Inquiry: Critical Thinking Across the Disciplines

Volume 25, Issue 2, Summer 2010

Yoram Harpaz
Pages 5-17

Conflicting Logics in Teaching Critical Thinking

The article aims at (1) organizing the theoretical ideas of critical thinking on the basis of an overall and systematic conception of education, (2) exposing tensions and contradictions in the various conceptions of critical thinking and (3) suggesting a directing principle for the teaching of critical thinking. In order to achieve these far-reaching aims, the author projects “The Cognitive Map of Instruction” developed by Zvi Lamm on the discourse of critical thinking.
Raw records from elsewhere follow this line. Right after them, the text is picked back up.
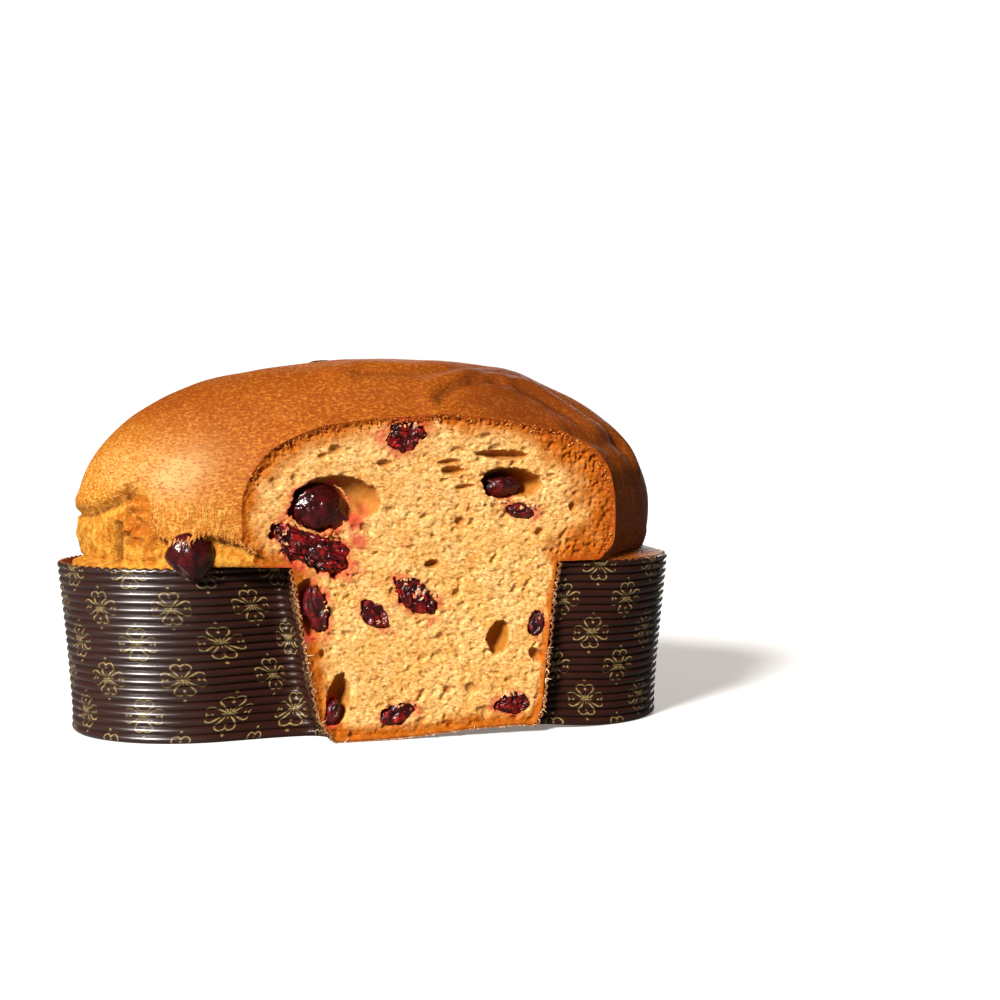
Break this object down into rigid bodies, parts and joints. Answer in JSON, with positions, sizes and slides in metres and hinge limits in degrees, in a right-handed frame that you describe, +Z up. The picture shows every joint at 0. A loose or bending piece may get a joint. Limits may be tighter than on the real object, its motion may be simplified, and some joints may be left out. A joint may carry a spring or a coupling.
{
  "type": "colomba cake",
  "caption": "Dove-shaped Easter cake in its pleated baking paper, cut open along one side, with dark cherries set in the crumb.",
  "frame": {"origin": "on the floor, in the middle between the ends of the head and the tail", "axes": "+X along the body towards the head, -Y towards the cut face, +Z up"},
  "size_m": [0.2331, 0.1562, 0.138],
  "materials": {
    "cake": "matte",
    "paper": "matte",
    "cherry": "gloss"
  },
  "bodies": {
    "root": {"cake": "cake", "paper_case": "paper", "cherry_large": "cherry", "cherry_jammy": "cherry", "cherry_under_crust": "cherry", "cherry_in_hole": "cherry", "cherry_sliver": "cherry", "cherry_crumbed": "cherry", "cherry_red": "cherry", "cherry_wall_left": "cherry", "cherry_floor_left": "cherry", "cherry_floor_middle": "cherry", "cherry_floor_right": "cherry", "cherry_wall_right": "cherry", "cherry_hanging": "cherry", "cherry_crown": "cherry"}
  },
  "joints": []
}
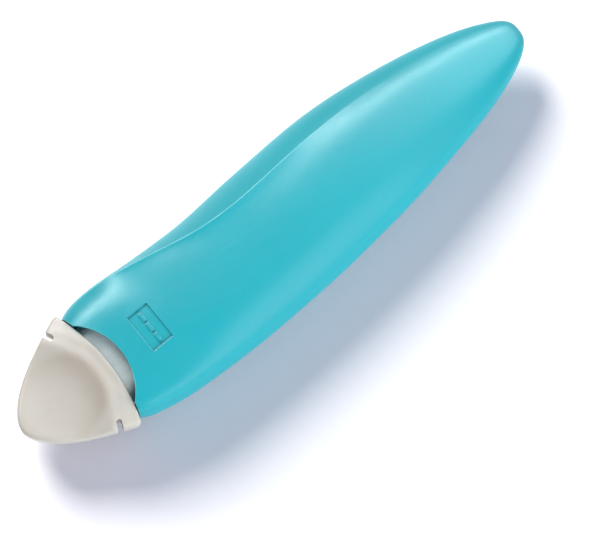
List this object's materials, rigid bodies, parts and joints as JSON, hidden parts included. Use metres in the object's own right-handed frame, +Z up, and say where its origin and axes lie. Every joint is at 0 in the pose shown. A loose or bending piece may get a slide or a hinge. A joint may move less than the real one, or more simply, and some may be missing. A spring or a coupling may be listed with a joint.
{
  "type": "chalk wheel marker",
  "caption": "Spindle-shaped sewing marker lying on its side: hollow creased grip, pull-off dished nose cap, powder cartridge with a toothed marking wheel and filler plug.",
  "frame": {"origin": "on the surface the tool rests on, under the middle of its bounding box", "axes": "+X from the nose to the tail, +Y from the belly to the back, +Z up, across the tool from its right face to its left face"},
  "size_m": [0.1412, 0.0332, 0.0244],
  "materials": {
    "handle_plastic": "satin",
    "cap_plastic": "satin",
    "frosted_plastic": "frosted",
    "head_plastic": "matte",
    "wheel_brass": "satin",
    "axle_steel": "brushed",
    "chalk": "powdery",
    "plug_rubber": "matte"
  },
  "bodies": {
    "handle": {"left_handle_shell": "handle_plastic", "right_handle_shell": "handle_plastic"},
    "cartridge": {"cartridge_body": "frosted_plastic", "cartridge_head": "head_plastic", "wheel_axle": "axle_steel", "chalk_powder": "chalk"},
    "cap": {"cap": "cap_plastic"},
    "wheel": {"marking_wheel": "wheel_brass"},
    "plug": {"filler_plug": "plug_rubber"}
  },
  "joints": [
    {"name": "cartridge_slide", "type": "slide", "parent": "handle", "child": "cartridge", "axis": [-1, 0, 0], "range_m": [0, 0.056]},
    {"name": "cap_slide", "type": "slide", "parent": "cartridge", "child": "cap", "axis": [-1, 0, 0], "range_m": [0, 0.026]},
    {"name": "wheel_spin", "type": "hinge", "parent": "cartridge", "child": "wheel", "pos_m": [-0.0628, 0.00112, 0.0121], "axis": [0, 0, 1], "continuous": true},
    {"name": "plug_slide", "type": "slide", "parent": "cartridge", "child": "plug", "axis": [1, 0, 0], "range_m": [0, 0.01]}
  ]
}
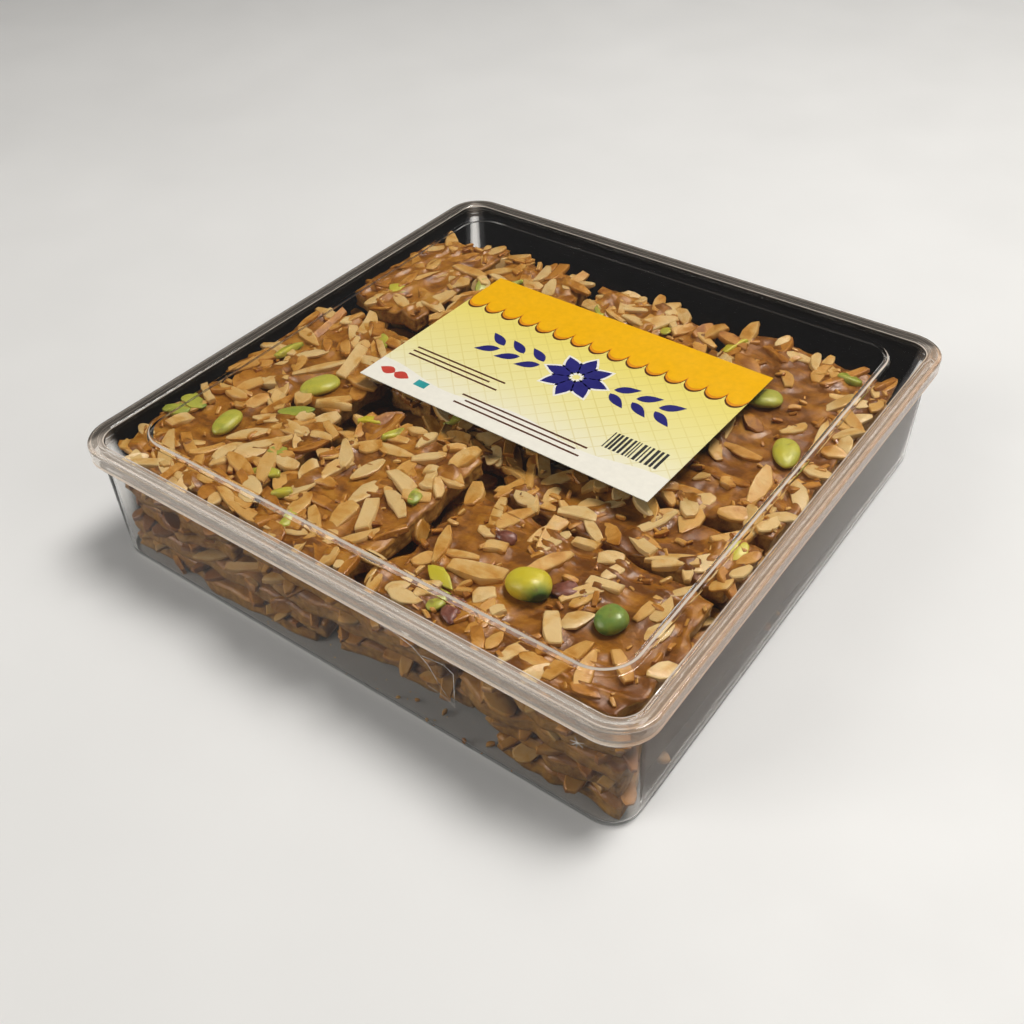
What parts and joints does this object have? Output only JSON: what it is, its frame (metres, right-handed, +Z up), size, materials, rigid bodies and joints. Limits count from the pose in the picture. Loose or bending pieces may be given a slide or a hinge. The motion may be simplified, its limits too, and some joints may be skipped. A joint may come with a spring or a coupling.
{
  "type": "boxed sohan",
  "caption": "Square shut clear plastic box of sohan: thin caramel slabs set with slivered almonds and pistachios, stacked in layers, with a paper label on the lid.",
  "frame": {"origin": "middle of the tray's underside, on the surface that it stands on", "axes": "+Z up; -Y is the front, the side the label reads from; +X to the right"},
  "size_m": [0.22, 0.22, 0.0505],
  "materials": {
    "clear_plastic": "clear rigid polystyrene, glossy",
    "label_paper": null,
    "sohan_caramel": "glossy set caramel brittle with toasted almond slivers",
    "pistachio": "dry pistachio kernel"
  },
  "bodies": {
    "root": {"label": "label_paper", "lid": "clear_plastic", "pistachio_green": "pistachio", "pistachio_half_back": "pistachio", "pistachio_half_front": "pistachio", "pistachio_half_left": "pistachio", "pistachio_half_right": "pistachio", "pistachio_whole": "pistachio", "slab_layer1_lb": "sohan_caramel", "slab_layer1_lf": "sohan_caramel", "slab_layer1_lm": "sohan_caramel", "slab_layer1_mb": "sohan_caramel", "slab_layer1_mf": "sohan_caramel", "slab_layer1_mm": "sohan_caramel", "slab_layer1_rb": "sohan_caramel", "slab_layer1_rf": "sohan_caramel", "slab_layer1_rm": "sohan_caramel", "slab_layer2_lb": "sohan_caramel", "slab_layer2_lf": "sohan_caramel", "slab_layer2_lm": "sohan_caramel", "slab_layer2_mb": "sohan_caramel", "slab_layer2_mf": "sohan_caramel", "slab_layer2_mm": "sohan_caramel", "slab_layer2_rb": "sohan_caramel", "slab_layer2_rf": "sohan_caramel", "slab_layer2_rm": "sohan_caramel", "slab_layer3_lb": "sohan_caramel", "slab_layer3_lf": "sohan_caramel", "slab_layer3_lm": "sohan_caramel", "slab_layer3_mb": "sohan_caramel", "slab_layer3_mf": "sohan_caramel", "slab_layer3_mm": "sohan_caramel", "slab_layer3_rb": "sohan_caramel", "slab_layer3_rf": "sohan_caramel", "slab_layer3_rm": "sohan_caramel", "slab_layer4_lb": "sohan_caramel", "slab_layer4_lf": "sohan_caramel", "slab_layer4_lm": "sohan_caramel", "slab_layer4_mb": "sohan_caramel", "slab_layer4_mf": "sohan_caramel", "slab_layer4_mm": "sohan_caramel", "slab_layer4_rb": "sohan_caramel", "slab_layer4_rf": "sohan_caramel", "slab_layer4_rm": "sohan_caramel", "slab_top_back_left": "sohan_caramel", "slab_top_back_middle": "sohan_caramel", "slab_top_back_middle_left": "sohan_caramel", "slab_top_centre": "sohan_caramel", "slab_top_centre_left": "sohan_caramel", "slab_top_centre_right": "sohan_caramel", "slab_top_front_left": "sohan_caramel", "slab_top_front_middle": "sohan_caramel", "slab_top_front_right": "sohan_caramel", "slab_top_left_middle": "sohan_caramel", "slab_top_right": "sohan_caramel", "tray": "clear_plastic"}
  },
  "joints": []
}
Through this “map” it seems that all sub-trends of teaching critical thinking may be divided into three defined “logics,” and that these sub-trends harbor two kinds of internal contradictions: between the different “logics” of teaching, and between their pattern of teaching and the idea of critical thinking. Since none of the three “logics” suggested by Lamm (1976) in “The Cognitive Map of Instruction” suits the purpose of teaching critical thinking, the article turns away from this “map,” that served it so well to locate and expose the various trends of critical thinking. This turn is made on behalf of another idea of Lamm—that of undermining pedagogy. This well-rooted idea may direct the pedagogy of critical thinking toward a coherent and effective instruction.